Using these guidelines, the Aga Khan University (AKU) Centre in Nairobi, Kenya has achieved IFC EDGE Advanced certification – the globally recognised benchmark for green building – for its multiple sustainability features that achieve at least 40 percent energy savings and 20 percent savings in both water and embodied energy (energy used in project creation) compared to conventional construction. From inception, the University Centre considered sustainability aspects while designing with the user in mind and making the most of the very small site of less than two acres.
“The certification of the University Centre is exemplary for its holistic approach, taking sustainability and energy reduction right into the building design, not something added on later. Similarly, designing spaces that allow students and educators to nourish their learning is something other institutions in the region can learn from,” said AKU President Dr Sulaiman Shahabuddin.

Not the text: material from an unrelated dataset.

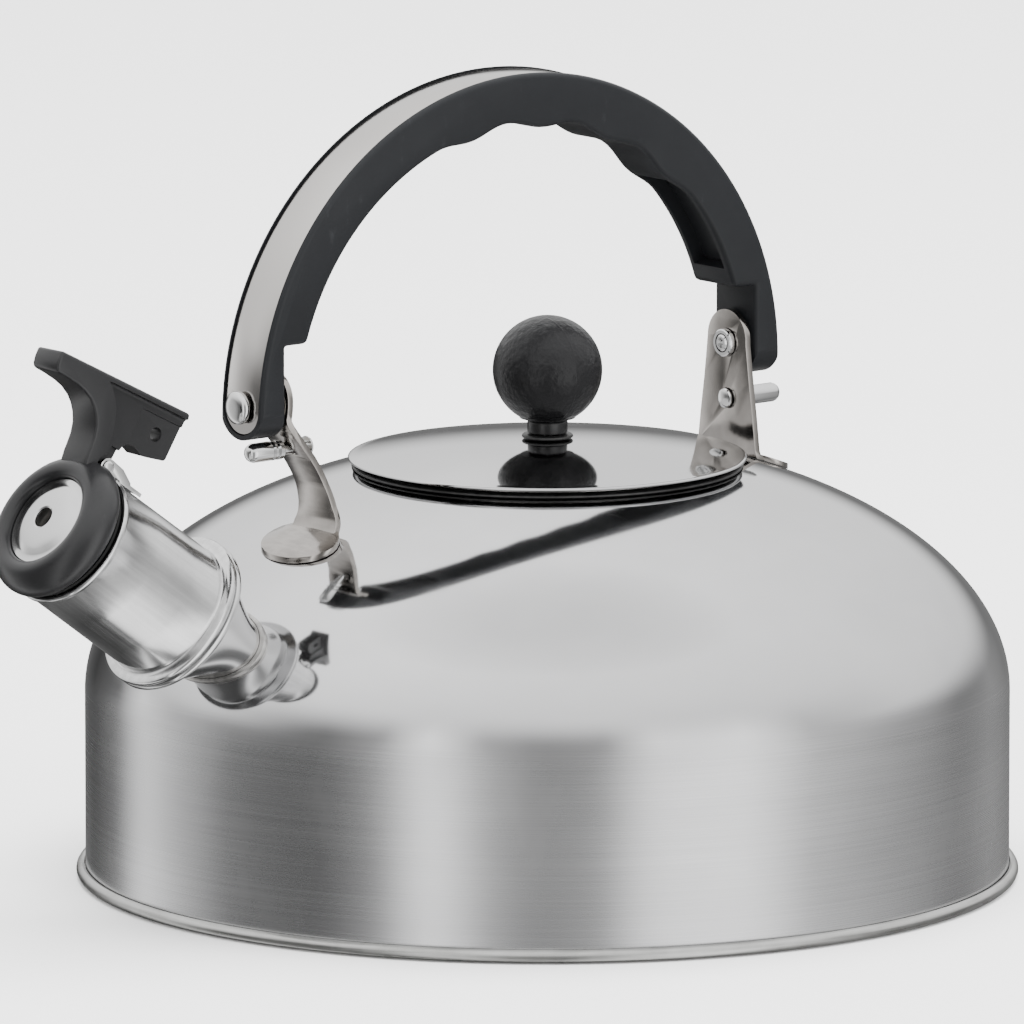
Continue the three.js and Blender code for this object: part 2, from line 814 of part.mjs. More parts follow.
// Front bracket: seen from the spout it narrows at the waist, then flares into the foot.
const frontFootX = 75.2;
const rearFootX = 62.2;
const frontFootZ = domeHeight(frontFootX);
const rearFootZ = domeHeight(rearFootX);
const frontPath = smooth([
  [frontPlateX, bracketTop + 1],
  [frontPlateX, pivotHeight + 2],
  [frontPlateX, pivotHeight - 1.6],
  [frontPlateX + 0.15, pivotHeight - 4.2],
  [-79.2, pivotHeight - 9.2],
  [-74.9, (pivotHeight + frontFootZ) / 2 + 2.9],
  [-71.5, frontFootZ + 14.3],
  [-69.9, frontFootZ + 9.3],
  [-69.6, frontFootZ + 5.7],
  [-71.4, frontFootZ + 1.3],
], 28);
const frontWidths = new THREE.Shape();
frontWidths.moveTo(-8.4, frontFootZ - 6);
frontWidths.lineTo(-7.6, frontFootZ + 4.7);
frontWidths.lineTo(-6.2, frontFootZ + 9.2);
frontWidths.lineTo(-5.4, frontFootZ + 14.7);
frontWidths.lineTo(-5.5, pivotHeight - 13.8);
frontWidths.lineTo(-6.1, pivotHeight - 7.8);
frontWidths.lineTo(-6.9, pivotHeight);
frontWidths.absarc(0, pivotHeight + 1.1, 6.9, Math.PI, 0, true);
frontWidths.lineTo(6.1, pivotHeight - 7.8);
frontWidths.lineTo(5.5, pivotHeight - 13.8);
frontWidths.lineTo(5.4, frontFootZ + 14.7);
frontWidths.lineTo(6.2, frontFootZ + 9.2);
frontWidths.lineTo(7.6, frontFootZ + 4.7);
frontWidths.lineTo(8.4, frontFootZ - 6);
frontWidths.closePath();

const stemFront = toSolid(sideSlab(ribbon(frontPath, bracketSheet), 20))
  .intersect(toSolid(frontSlab(frontWidths, -100, -60)))
  .subtract(domeFootLow);
const footFront = ovalPrism(-frontFootX, 6.6, 12.2).intersect(domeFootHigh).subtract(domeFootLow);
let frontBracket = stemFront.add(footFront).subtract(toSolid(boltHole.clone()));

const rearPath = [
  [rearPlateX, bracketTop + 1],
  [rearPlateX, rearFootZ + 4.0],
  [rearPlateX + 0.5, rearFootZ + 2.5],
  [rearPlateX + 2.4, rearFootZ + 0.7],
];
const rearWidths = new THREE.Shape();
rearWidths.moveTo(-10.6, rearFootZ - 9);
rearWidths.lineTo(-10.5, rearFootZ + 4.1);
rearWidths.lineTo(-9.6, rearFootZ + 11.1);
rearWidths.lineTo(-8.2, pivotHeight - 8.8);
rearWidths.lineTo(-7.0, pivotHeight);
rearWidths.absarc(0, pivotHeight + 1.0, 7.0, Math.PI, 0, true);
rearWidths.lineTo(8.2, pivotHeight - 8.8);
rearWidths.lineTo(9.6, rearFootZ + 11.1);
rearWidths.lineTo(10.5, rearFootZ + 4.1);
rearWidths.lineTo(10.6, rearFootZ - 9);
rearWidths.closePath();
const stemRear = toSolid(sideSlab(ribbon(rearPath, bracketSheet), 26))
  .intersect(toSolid(frontSlab(rearWidths, 40, 80)))
  .subtract(domeFootLow);
const footRear = ovalPrism(rearFootX, 6.8, 12.5).intersect(domeFootHigh).subtract(domeFootLow);
let rearBracket = stemRear.add(footRear).subtract(toSolid(boltHole.clone()));

// stop studs: grooved pins riveted through the brackets, pointing outward
const studHeightFront = pivotHeight - handleWidth / 2 - 3.4;
const studHeightRear = pivotHeight - handleWidth / 2 - 5.7;
const studHole = 1.6;
const studHead = 2.4;

// where the front strap crosses a height, and how far it leans there
function strapAt(path, height) {
  const i = path.findIndex(([, z], k) => k > 0 && z <= height);
  const [ax, az] = path[i - 1];
  const [bx, bz] = path[i];
  const lean = (bx - ax) / (az - bz);
  return [ax + lean * (az - height), lean];
}

const [frontStudX, frontLean] = strapAt(frontPath, studHeightFront);
const frontStand = bracketSheet / 2 * Math.hypot(1, frontLean) + studHead * Math.abs(frontLean) + 2 * gap;

function studProfile(tail, reach) {
  return [
    [0, -tail],
    [2.0, -tail + 0.1],
    [studHead, -tail + 0.5],
    [studHead, -tail + 0.9],
    [studHole - gap, -tail + 0.9],
    [studHole - gap, 0],
    [2.3, 0],
    [2.3, 1.4],
    [1.9, 1.7],
    [2.3, 2.0],
    [2.3, 2.8],
    [1.9, 3.1],
    [2.3, 3.4],
    [2.3, reach - 1.8],
    [1.8, reach - 0.7],
    [1.0, reach - 0.15],
    [0, reach],
  ];
}

const frontStudHole = alongX(rod(studHole, 24, 16), frontStudX, 0, studHeightFront);
frontBracket = frontBracket.subtract(toSolid(frontStudHole));
const rearStudHole = alongX(rod(studHole, 8, 16), rearPlateX, 0, studHeightRear);
rearBracket = rearBracket.subtract(toSolid(rearStudHole));
place('front_bracket', frontBracket, dullSteel);
place('rear_bracket', rearBracket, dullSteel);

place('stop_stud_front', alongX(
  revolve(studProfile(2 * frontStand + 1.2, 10.0), 16),
  frontStudX - frontStand,
  0,
  studHeightFront,
  true,
), steel);
place('stop_stud_rear', alongX(
  revolve(studProfile(bracketSheet + 2 * gap + 0.9, 14.0), 16),
  rearPlateX + bracketSheet / 2 + gap,
  0,
  studHeightRear,
), steel);

// ---- pivots

const stripFace = archHalfSpan + gap;
const ends = [
  { label: 'front', way: -1, plate: Math.abs(frontPlateX - archCentreX) },
  { label: 'rear', way: 1, plate: Math.abs(rearPlateX - archCentreX) },
];
for (const end of ends) {
  const inner = end.plate - bracketSheet / 2;
  const flip = end.way < 0;
  place(`pivot_bolt_${end.label}`, alongX(revolve([
    [0, inner - 1.9],
    [boltRadius - 0.3, inner - 1.9],
    [boltRadius, inner - 1.6],
    [boltRadius, stripFace],
    [3.95, stripFace],
    [3.95, stripFace + 0.9],
    [3.3, stripFace + 1.7],
    [2.2, stripFace + 2.0],
    [0, stripFace + 2.1],
  ], 18), archCentreX, 0, pivotHeight, flip), steel);
  place(`pivot_washer_${end.label}`, alongX(revolve(closed([
    [boltRadius + gap, inner + bracketSheet + gap],
    [5.6, inner + bracketSheet + gap],
    [5.6, inner + bracketSheet + gap + 0.6],
    [boltRadius + gap, inner + bracketSheet + gap + 0.6],
  ]), 18), archCentreX, 0, pivotHeight, flip), dullSteel);
  place(`pivot_nut_${end.label}`, alongX(revolve(closed([
    [boltRadius + gap, inner - gap - 1.3],
    [3.1, inner - gap - 1.3],
    [3.4, inner - gap - 1.0],
    [3.4, inner - gap],
    [boltRadius + gap, inner - gap],
  ]), 18), archCentreX, 0, pivotHeight, flip), dullSteel);
}

export default kettle;
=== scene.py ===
import math

import bpy
from mathutils import Matrix, Vector


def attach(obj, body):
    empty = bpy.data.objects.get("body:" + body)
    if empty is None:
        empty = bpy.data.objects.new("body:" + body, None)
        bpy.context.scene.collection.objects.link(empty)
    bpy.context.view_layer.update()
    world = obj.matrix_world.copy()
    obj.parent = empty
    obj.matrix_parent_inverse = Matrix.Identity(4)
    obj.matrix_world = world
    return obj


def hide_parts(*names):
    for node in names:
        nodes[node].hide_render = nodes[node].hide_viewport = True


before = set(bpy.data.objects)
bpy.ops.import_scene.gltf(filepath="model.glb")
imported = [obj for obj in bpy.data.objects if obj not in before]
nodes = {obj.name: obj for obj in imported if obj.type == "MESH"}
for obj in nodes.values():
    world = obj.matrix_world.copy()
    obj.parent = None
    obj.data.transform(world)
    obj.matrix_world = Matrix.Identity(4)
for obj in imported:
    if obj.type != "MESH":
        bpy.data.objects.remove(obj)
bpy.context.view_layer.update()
print("stage: frame loaded,", len(nodes), "nodes")

mm = 0.001


# small modelling helpers

def clearSelection():
    if bpy.context.object and bpy.context.object.mode != "OBJECT":
        bpy.ops.object.mode_set(mode="OBJECT")
    bpy.ops.object.select_all(action="DESELECT")


def makeActive(piece):
    clearSelection()
    piece.select_set(True)
    bpy.context.view_layer.objects.active = piece


def startVertex(name, point):
    # a plane merged to its centre leaves the first point of an outline
    clearSelection()
    bpy.ops.mesh.primitive_plane_add(size=0.002, location=(0, 0, 0))
    piece = bpy.context.object
    piece.name = name
    piece.data.name = name
    bpy.ops.object.mode_set(mode="EDIT")
    bpy.ops.mesh.select_mode(type="VERT")
    bpy.ops.mesh.select_all(action="SELECT")
    bpy.ops.mesh.merge(type="CENTER")
    bpy.ops.transform.translate(value=tuple(c * mm for c in point))
    return piece


def traceOutline(name, points, close):
    piece = startVertex(name, points[0])
    for before, after in zip(points, points[1:]):
        step = tuple((b - a) * mm for a, b in zip(before, after))
        bpy.ops.mesh.extrude_vertices_move(TRANSFORM_OT_translate={"value": step})
    if close:
        bpy.ops.object.mode_set(mode="OBJECT")
        for v in piece.data.vertices:
            v.select = v.index in (0, len(points) - 1)
        bpy.ops.object.mode_set(mode="EDIT")
        bpy.ops.mesh.edge_face_add()
    bpy.ops.mesh.select_all(action="SELECT")
    return piece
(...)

The building is exceptional in how it responds to real estate pressures in the city while also creating very humane spaces for people. Its design resists the temptation to maximise real estate by simply going vertical with a single footprint.

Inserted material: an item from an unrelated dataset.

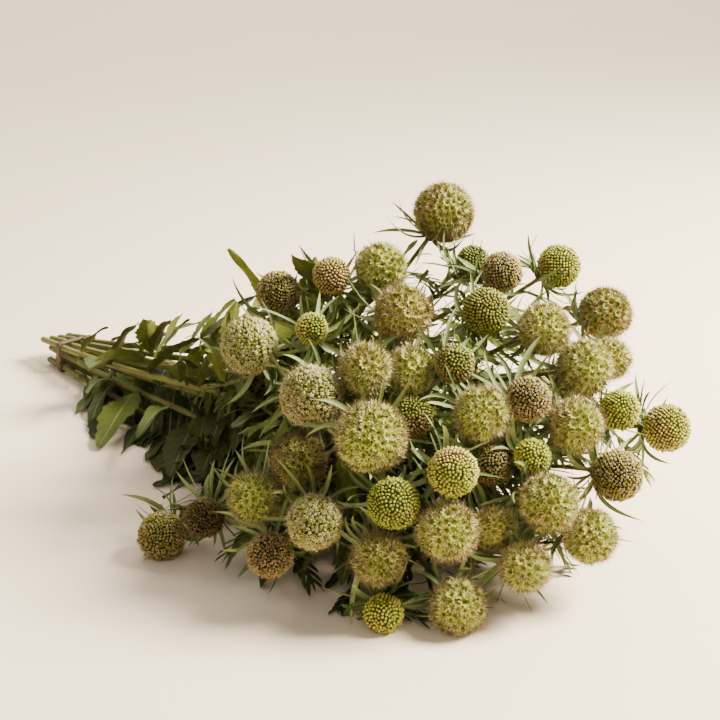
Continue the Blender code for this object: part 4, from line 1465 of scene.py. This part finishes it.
# The plain pale floor, soft light from the upper right, and the camera at the photograph's angle.
# None of these belongs to the part.
CAMERA_AT = np.array([0.0, -570.0, 350.0])
CAMERA_DOWN = 20.0
LENS = 67.2
FLOOR_HALF = 12.0


def floor_piece():
    mesh = bpy.data.meshes.new("floor")
    h = FLOOR_HALF
    mesh.from_pydata([(-h, -h, 0), (h, -h, 0), (h, h, 0), (-h, h, 0)], [], [(0, 1, 2, 3)])
    made = bpy.data.objects.new("floor", mesh)
    bpy.context.scene.collection.objects.link(made)
    finish, paint, shader = finish_of("pale_floor", 0.8, 0.2)
    feed(paint, shader, "Base Color", speckle(paint, 3.0).mix((0.89, 0.71, 0.49), (0.92, 0.75, 0.53)))
    mesh.materials.append(finish)


def soft_light(name, at, aim, size, energy, colour):
    lamp = bpy.data.lights.new(name, "AREA")
    lamp.size = size
    lamp.energy = energy
    lamp.color = colour
    made = bpy.data.objects.new(name, lamp)
    made.location = at
    way = np.array(aim) - np.array(at)
    made.rotation_euler = (
        math.atan2(math.hypot(way[0], way[1]), -way[2]),
        0.0,
        math.atan2(way[0], -way[1]) + math.pi,
    )
    bpy.context.scene.collection.objects.link(made)


floor_piece()
soft_light("window", (1.1, 0.05, 1.05), (0.03, 0.0, 0.05), 0.6, 141.0, (1.0, 0.95, 0.88))
soft_light("fill", (-0.2, -1.3, 1.2), (0.0, 0.0, 0.05), 1.4, 5.0, (1.0, 0.98, 0.96))
soft_light("far_floor", (0.0, 3.4, 2.6), (0.0, 3.2, 0.0), 4.0, 210.0, (1.0, 0.98, 0.95))
world = bpy.data.worlds.new("soft_room")
bpy.context.scene.world = world
world.use_nodes = True
sky = world.node_tree.nodes["Background"]
sky.inputs["Color"].default_value = (0.93, 0.91, 0.88, 1.0)
sky.inputs["Strength"].default_value = 0.47

lens = bpy.data.cameras.new("camera")
lens.lens = LENS
camera = bpy.data.objects.new("camera", lens)
camera.location = (CAMERA_AT + shift) * METRE
camera.rotation_euler = (math.radians(90 - CAMERA_DOWN), 0.0, 0.0)
bpy.context.scene.collection.objects.link(camera)
bpy.context.scene.camera = camera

Mark Careaga, Project Representative for the Lead Consultant, Payette, reflects on the design experience: “This unique ‘inside-out’ building, which creates an urban experience in miniature within a small, constrained site, shows how architecture, landscape, urban design and sustainability can be woven together into a coherent composition, creating a highly functional academic building with a distinctive campus life experience.”
Nairobi has a very temperate climate, with warm days and cool nights. Being closely situated to the equator allows for very high sun angles from both the north and the south. The Centre takes full advantage of this, with numerous open-air spaces and verandas that serve as the primary corridors on each floor. Spaces were designed with views onto the exterior greenery and to serve various learning interactions outside of classrooms, including wide corridors for huddles or the central courtyard, which functions like a town square.

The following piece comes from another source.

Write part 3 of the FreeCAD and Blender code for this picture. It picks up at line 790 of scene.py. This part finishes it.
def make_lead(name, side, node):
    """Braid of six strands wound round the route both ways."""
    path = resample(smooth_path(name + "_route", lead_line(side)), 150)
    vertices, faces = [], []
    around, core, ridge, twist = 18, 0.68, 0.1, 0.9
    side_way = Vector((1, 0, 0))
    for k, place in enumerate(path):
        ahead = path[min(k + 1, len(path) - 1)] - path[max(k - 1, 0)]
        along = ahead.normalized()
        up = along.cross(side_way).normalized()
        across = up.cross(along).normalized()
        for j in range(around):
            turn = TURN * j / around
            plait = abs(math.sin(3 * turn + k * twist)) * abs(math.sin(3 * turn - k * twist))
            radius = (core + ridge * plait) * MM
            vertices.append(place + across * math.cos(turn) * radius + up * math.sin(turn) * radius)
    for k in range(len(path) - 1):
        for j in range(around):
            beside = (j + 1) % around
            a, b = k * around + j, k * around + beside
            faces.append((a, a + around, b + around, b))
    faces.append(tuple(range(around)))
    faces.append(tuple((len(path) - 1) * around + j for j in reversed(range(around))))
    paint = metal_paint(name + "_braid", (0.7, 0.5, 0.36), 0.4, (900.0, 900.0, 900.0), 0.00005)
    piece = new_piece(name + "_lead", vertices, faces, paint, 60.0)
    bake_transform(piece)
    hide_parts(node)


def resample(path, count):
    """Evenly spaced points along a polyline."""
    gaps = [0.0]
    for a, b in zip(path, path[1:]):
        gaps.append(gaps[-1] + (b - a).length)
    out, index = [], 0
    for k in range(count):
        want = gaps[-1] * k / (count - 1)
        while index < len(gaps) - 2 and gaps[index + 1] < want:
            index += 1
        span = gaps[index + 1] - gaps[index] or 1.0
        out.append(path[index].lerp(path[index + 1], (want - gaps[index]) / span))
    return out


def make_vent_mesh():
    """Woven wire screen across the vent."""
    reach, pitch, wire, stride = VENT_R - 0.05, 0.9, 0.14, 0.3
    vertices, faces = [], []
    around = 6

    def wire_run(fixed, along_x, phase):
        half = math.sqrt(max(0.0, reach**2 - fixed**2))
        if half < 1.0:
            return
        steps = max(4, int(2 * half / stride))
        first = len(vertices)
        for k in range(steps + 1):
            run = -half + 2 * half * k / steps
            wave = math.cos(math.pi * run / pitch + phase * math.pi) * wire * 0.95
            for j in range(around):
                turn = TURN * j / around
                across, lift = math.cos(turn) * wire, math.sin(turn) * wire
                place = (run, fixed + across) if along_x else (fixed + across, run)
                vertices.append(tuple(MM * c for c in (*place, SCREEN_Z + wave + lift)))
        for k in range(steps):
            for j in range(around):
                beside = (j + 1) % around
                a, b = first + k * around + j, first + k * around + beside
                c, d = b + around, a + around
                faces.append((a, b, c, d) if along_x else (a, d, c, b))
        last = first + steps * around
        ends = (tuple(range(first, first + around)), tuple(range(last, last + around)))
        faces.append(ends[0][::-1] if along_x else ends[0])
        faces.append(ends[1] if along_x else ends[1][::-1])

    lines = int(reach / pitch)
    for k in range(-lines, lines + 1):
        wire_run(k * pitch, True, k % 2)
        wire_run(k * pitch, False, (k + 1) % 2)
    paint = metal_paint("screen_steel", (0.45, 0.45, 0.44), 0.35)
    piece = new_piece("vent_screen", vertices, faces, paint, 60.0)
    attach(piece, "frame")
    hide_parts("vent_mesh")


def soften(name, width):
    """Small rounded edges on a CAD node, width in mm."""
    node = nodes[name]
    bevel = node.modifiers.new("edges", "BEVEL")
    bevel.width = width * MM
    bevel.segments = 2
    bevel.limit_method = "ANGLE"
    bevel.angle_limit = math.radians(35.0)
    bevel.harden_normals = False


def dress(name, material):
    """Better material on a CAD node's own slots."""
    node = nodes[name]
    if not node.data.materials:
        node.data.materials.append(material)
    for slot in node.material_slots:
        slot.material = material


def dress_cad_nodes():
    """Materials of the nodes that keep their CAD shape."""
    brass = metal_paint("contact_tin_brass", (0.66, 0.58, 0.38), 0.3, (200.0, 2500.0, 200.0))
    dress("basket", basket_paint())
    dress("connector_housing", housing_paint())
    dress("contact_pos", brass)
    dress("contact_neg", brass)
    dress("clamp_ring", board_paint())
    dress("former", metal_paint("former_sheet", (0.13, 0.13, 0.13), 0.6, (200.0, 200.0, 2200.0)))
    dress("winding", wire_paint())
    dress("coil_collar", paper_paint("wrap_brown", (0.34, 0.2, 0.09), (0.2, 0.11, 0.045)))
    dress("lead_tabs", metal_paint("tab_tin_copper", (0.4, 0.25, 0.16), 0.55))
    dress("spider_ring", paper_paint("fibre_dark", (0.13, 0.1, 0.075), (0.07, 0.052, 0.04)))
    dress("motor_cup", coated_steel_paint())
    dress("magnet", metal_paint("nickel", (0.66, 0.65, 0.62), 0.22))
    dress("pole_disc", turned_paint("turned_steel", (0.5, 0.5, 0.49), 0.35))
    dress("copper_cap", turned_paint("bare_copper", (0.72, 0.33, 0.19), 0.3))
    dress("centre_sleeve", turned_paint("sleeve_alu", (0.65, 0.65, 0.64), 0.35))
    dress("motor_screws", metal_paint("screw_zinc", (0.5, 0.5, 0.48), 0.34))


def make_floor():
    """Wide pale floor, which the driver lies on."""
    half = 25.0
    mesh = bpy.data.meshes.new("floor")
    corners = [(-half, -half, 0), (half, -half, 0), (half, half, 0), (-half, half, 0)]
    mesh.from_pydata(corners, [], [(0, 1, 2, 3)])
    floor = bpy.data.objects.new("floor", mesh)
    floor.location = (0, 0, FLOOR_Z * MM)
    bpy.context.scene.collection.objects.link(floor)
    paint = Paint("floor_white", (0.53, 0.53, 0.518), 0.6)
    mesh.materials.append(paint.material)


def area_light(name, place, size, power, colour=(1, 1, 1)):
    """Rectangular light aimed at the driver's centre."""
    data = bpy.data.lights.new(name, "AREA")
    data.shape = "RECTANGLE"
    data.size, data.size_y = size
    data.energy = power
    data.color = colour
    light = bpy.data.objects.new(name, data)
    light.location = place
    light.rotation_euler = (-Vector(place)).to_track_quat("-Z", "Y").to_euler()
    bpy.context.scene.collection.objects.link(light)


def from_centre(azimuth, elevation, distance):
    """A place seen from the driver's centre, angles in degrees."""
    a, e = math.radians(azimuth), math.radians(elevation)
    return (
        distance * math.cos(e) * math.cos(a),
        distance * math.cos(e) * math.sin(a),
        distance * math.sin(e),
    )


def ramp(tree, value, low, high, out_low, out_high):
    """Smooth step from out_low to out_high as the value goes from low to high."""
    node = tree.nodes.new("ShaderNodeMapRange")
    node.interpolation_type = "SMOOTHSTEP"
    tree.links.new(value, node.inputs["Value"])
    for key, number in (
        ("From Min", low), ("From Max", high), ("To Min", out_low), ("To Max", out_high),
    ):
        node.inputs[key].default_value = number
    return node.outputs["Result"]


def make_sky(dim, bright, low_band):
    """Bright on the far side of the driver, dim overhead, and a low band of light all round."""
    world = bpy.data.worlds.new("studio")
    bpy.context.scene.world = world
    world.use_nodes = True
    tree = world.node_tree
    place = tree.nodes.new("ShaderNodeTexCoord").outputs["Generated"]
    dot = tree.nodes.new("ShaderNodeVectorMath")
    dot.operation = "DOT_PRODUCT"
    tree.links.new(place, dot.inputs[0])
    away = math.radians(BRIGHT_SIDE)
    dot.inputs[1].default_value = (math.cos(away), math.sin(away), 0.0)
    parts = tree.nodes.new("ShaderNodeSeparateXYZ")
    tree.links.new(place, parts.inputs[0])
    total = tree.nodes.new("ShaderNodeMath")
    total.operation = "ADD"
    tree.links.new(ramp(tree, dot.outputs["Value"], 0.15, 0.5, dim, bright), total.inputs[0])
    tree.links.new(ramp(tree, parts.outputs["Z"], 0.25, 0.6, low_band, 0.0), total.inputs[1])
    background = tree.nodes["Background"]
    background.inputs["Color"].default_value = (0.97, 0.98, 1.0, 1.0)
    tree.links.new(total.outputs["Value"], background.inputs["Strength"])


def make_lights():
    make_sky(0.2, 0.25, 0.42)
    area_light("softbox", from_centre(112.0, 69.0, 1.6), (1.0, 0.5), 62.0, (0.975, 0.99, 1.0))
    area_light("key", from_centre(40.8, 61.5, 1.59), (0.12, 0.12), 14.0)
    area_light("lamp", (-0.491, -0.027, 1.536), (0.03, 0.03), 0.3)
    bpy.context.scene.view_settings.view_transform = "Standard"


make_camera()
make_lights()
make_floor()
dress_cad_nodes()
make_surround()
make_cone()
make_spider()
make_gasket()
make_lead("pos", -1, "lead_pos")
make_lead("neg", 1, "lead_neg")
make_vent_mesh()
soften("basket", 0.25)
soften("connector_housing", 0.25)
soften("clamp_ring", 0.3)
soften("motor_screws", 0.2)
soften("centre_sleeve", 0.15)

Elsewhere, green building activities include an IFC EDGE certified residential high-rise redevelopment project in Mumbai, India, and expansions underway at the Aga Khan Schools in northern Pakistan. Through such large-scale institutional buildings AKDN aims to model sustainable building and design best practices that benefit both people and the planet.
The Aga Khan Agency for Habitat (AKAH) is also working to expand access to and adoption of green building practices in affordable housing to help vulnerable households. In Syria, ongoing economic and energy crises and water scarcity compound the challenges that people face in rebuilding, repairing and powering their homes after years of conflict. In response, AKAH is working with local communities and universities to introduce cost-effective, low-carbon and local earth-based building technologies. In Salamieh, with technical assistance from the Auroville Earth Institute (AVEI), it is adapting and testing Compressed Stabilized Earth Block (CSEB) building techniques against local soil and climate conditions and training local engineers and workers in the production process. Applying AKDN’s Green Building Guidelines AKAH worked with communities to develop housing designs adapted to people’s aspirations and local context. The designs integrate environmental assessments to address sun and wind direction to improve energy efficiency, natural lighting and thermal comfort. Rainwater harvesting and solar energy systems are also included. Using these designs and earth blocks produced locally, AKAH is working with local workers and engineers to build a demonstration house in Bari, a rural village in Salamieh. In parallel, AKAH is conducting awareness raising and outreach sessions in the community to promote uptake of the earth architecture building materials and designs. The goal is to provide an affordable, locally accessible and adapted option for sustainable, high-quality housing and to build local production, construction and design capacity.
AKDN is committed to achieving net zero carbon operations by 2030 through science-based carbon reduction targets and offsetting 100 percent of residual emissions. Detailed greenhouse gas accounting of AKDN’s operations show that buildings account for over 80 percent of our direct carbon emissions. The AKDN’s Green Building Guidelines mandate several measures, including new buildings to achieve EDGE Advanced or even EDGE Zero Carbon standards, and existing facilities to be subjected to regular energy audits. Greening and decarbonising homes and buildings is not only essential to combatting future climate change but also tangibly improves peoples’ quality of life and ability to adapt to the impacts of climate change today.
5 June is the biggest international day for the environment. The 2022 World Environment Day campaign #OnlyOneEarth calls for collective, transformative action on a global scale to celebrate, protect and restore our planet.